True And False Opinions About Epicurus - From Chapter 1 of "Epicurus And His Philosophy"

  • This list of eleven "True And False Opinions About Epicurus" taken from Chapter 1 of DeWitt's "Epicurus and His Philosophy," may be of general interest:


    1. TRUE AND FALSE OPINIONS ABOUT EPICURUS:
      1. Epicurus’ Place In Greek Philosophy:
        1. True: Epicurus came immediately after Plato (idealism; absolutism) and Pyrrho (the skeptic). Platonism and Skepticism were among Epicurus' chief abominations. Epicurean philosophy was fully developed before Zeno began teaching Stoicism.
        2. False: Epicurus taught in response to Stoicism.
      2. Epicurus’ Attitude Toward Learning:
        1. True: Epicurus was well educated and a trained thinker.
        2. False: Epicurus was an ignoramus and an enemy of all culture.
      3. Epicurus’ Goal For Himself And His Work:
        1. True: Epicurus was not only a philosopher but a moral reformer rebelling against his teachers.
        2. False: Epicurus was nothing more than a philosopher who was ungrateful to his teachers.
      4. Epicurus’ Place in Greek Scientific Thought:
        1. True: Epicurus was returning to the Ionian tradition of thought which had been interrupted by Socrates and Plato. Epicurus was an Anti-Platonist and a penetrating critic of Platonism.
        2. False: Epicurean scientific thought simply copied Democritus.
      5. Epicurus’ Role As a Systematizer:
        1. True: As with Herbert Spencer or Auguste Comte, Epicurus was attempting a synthesis and critique of all prior philosophical thought.
        2. False: Epicurus was a sloppy and unorganized thinker whose system-building is not worth attention.
      6. Epicurus’ Dogmatism:
        1. True: Epicurus’s strength was that he promulgated a dogmatic philosophy, actuated by a passion for inquiry to find certainty, and a detestation of skepticism, which he imputed even to Plato.
        2. False: Epicurus’ demerit was that he promulgated a dogmatic philosophy, because he renounced inquiry.
      7. Epicurus’ View of Truth:
        1. True: Epicurus exalted Nature as the norm of truth, revolting against Plato, who had preached “reason” as the norm and considered “Reason” to have a divine existence of its own. Epicurus studied and taught the nature and use of sensations, and the role in determining that which we consider to be true.
        2. False: Epicurus was an empiricist in the modern sense, declaring sensation to be the only source of knowledge and all sensations to be “true.”

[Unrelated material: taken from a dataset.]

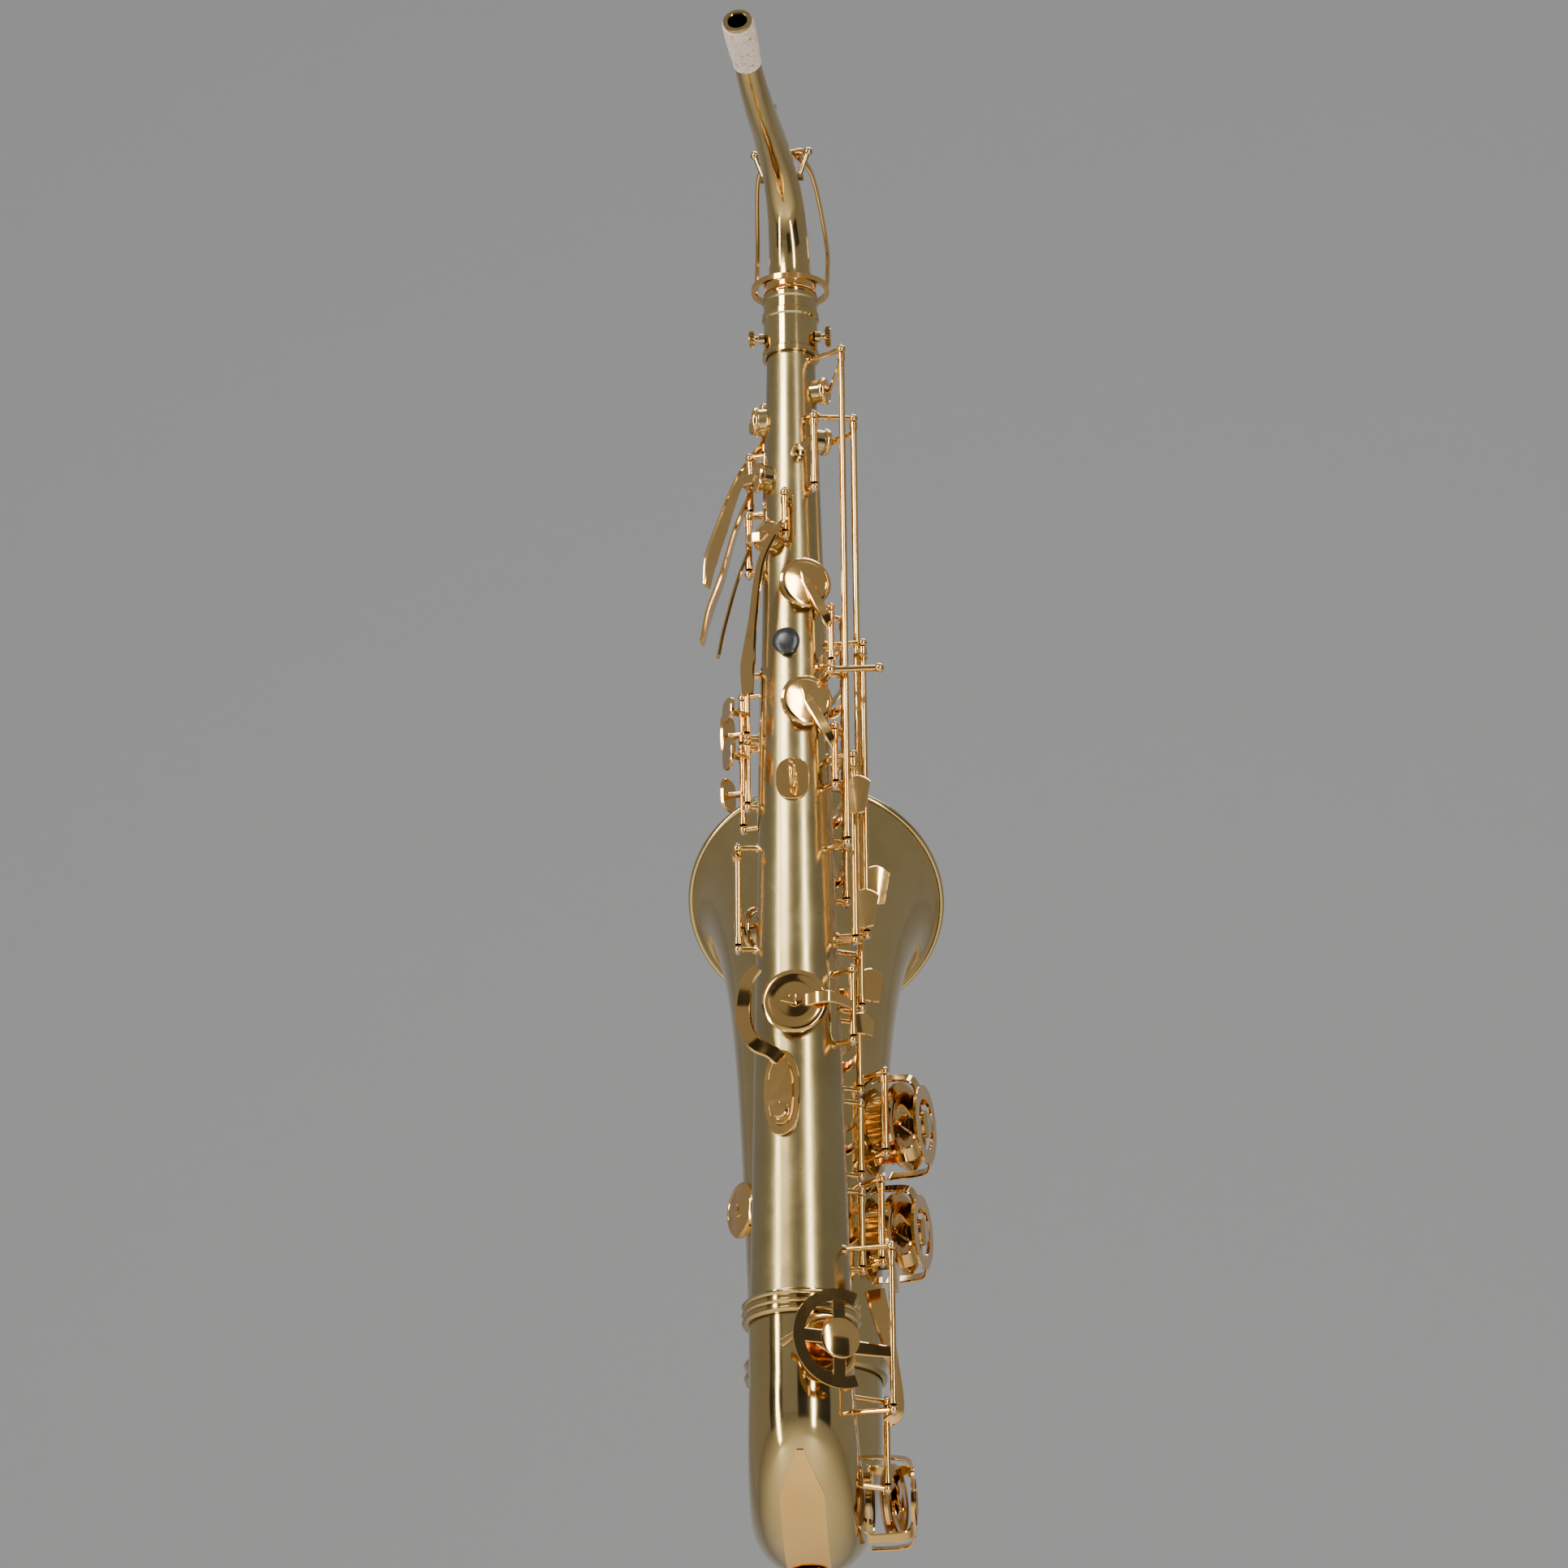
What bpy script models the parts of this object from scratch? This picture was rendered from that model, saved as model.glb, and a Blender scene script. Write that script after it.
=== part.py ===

      8. Epicurus’ Method For Determining Truth:
        1. True: Epicurus taught reasoning chiefly by deduction. For example, atoms cannot be observed directly; their existence and properties must be determined by deduction, and the principles thereby deduced serve as standards for assessing truth. In this Epicurus was adopting the procedures of Euclid and partying company with both Plato and the Ionian scientists.
        2. False: Epicurus taught reasoning mainly by induction.

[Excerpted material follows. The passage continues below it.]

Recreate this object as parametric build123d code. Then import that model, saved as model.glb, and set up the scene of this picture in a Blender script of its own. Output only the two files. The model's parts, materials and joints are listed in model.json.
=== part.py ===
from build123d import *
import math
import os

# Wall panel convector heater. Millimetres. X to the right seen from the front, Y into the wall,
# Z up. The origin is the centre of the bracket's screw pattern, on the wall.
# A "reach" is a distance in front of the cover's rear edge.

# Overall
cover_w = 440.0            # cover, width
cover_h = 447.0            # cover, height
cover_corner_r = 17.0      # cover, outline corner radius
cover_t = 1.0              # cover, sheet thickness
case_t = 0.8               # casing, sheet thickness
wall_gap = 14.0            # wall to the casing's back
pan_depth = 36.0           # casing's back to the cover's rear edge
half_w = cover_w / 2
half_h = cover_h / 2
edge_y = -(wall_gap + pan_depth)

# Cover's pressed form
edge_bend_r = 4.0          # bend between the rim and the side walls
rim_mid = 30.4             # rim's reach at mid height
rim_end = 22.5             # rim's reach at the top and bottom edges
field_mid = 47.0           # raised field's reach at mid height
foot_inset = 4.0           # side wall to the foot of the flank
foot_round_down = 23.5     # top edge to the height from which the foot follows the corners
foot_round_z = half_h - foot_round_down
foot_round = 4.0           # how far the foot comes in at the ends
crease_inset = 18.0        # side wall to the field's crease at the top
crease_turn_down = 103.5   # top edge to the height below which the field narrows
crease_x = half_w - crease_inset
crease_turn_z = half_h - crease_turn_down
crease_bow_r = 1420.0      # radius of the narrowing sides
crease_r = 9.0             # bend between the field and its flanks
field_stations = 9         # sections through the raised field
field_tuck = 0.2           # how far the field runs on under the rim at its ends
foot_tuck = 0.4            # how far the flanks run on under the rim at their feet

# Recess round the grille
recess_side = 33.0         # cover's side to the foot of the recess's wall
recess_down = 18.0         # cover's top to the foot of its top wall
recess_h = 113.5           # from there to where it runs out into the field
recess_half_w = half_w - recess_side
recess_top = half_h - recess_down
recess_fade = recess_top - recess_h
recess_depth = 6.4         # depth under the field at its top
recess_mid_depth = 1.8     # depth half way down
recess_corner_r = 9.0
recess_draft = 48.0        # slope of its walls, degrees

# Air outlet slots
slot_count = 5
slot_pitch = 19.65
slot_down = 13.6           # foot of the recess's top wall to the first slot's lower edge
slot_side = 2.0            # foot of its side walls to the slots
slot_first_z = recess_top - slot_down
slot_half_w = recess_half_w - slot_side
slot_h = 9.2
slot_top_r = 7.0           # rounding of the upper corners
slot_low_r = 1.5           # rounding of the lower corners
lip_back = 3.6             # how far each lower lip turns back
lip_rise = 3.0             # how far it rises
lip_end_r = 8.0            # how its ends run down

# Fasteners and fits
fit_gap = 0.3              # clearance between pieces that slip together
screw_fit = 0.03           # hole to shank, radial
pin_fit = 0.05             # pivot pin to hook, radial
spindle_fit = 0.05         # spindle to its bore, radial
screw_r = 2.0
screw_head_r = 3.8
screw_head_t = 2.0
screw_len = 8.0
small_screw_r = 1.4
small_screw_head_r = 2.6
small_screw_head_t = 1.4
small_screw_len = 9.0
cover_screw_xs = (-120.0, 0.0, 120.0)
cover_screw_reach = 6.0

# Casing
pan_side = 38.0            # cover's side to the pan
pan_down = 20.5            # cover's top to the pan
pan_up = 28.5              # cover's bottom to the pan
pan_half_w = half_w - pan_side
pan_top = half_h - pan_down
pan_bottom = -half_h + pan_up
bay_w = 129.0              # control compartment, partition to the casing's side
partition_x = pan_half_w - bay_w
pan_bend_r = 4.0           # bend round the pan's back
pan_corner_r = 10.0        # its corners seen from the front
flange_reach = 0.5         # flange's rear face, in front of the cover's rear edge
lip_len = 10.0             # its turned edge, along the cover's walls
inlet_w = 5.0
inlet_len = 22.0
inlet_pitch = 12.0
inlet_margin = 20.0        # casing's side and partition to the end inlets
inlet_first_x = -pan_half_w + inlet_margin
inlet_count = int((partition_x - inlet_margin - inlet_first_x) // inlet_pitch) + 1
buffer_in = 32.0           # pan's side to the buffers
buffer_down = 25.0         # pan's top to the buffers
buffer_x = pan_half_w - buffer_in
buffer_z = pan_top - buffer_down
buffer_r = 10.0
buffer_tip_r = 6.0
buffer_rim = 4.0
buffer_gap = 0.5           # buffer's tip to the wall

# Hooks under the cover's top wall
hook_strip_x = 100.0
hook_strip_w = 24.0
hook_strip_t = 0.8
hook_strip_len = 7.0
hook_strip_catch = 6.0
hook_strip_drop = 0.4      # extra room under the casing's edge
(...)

      9. Epicurus’ As A Man of Action
        1. True: Epicurus was the first missionary philosophy. Epicurus was by disposition combative and he was by natural gifts a leader, organizer, and campaigner.

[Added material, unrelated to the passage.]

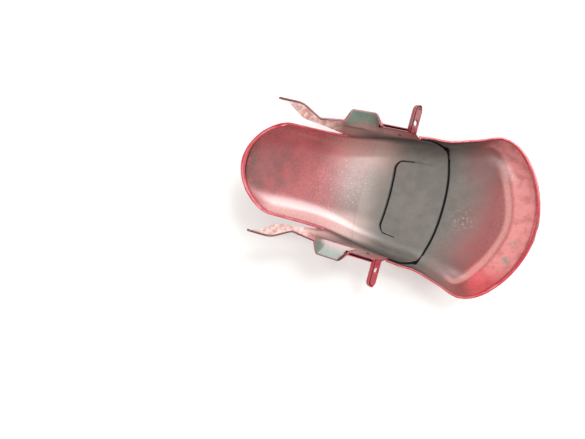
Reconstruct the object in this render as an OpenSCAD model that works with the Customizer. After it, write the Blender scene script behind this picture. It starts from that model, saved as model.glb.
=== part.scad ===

        2. False: Epicurus was effeminate and a moral invalid; a passivist who taught retirement from and non-engagement with the world.
      10. Epicurus’ View of Self-Interest
        1. True: Epicureanism was the first world philosophy, acceptable to both Greek and barbarian. Epicurus taught that we should make friends wherever possible.
        2. False: Epicurus was a totally egoistic hedonist ruled solely by a narrow view of his own self-interest.
      11. Epicurus Is Of Little Relevance to the Development of Christianity
        1. True: Epicurus reoriented emphasis from political virtues to social virtues, and developed a wider viewpoint applicable to all humanity.
        2. False: Epicurus was an enemy of all religion and there is no trace of his influence in the “New Testament.”
  • Are any minutes / notes being taken in these discussions with the intention of publishing them later as study guides or for educational value?

    "Please always remember my doctrines!" - Epicurus' last words

  • Not so far. We've talked about recording them but not done that either so far. I agree it would be good to do it - I guess the outlines are a start.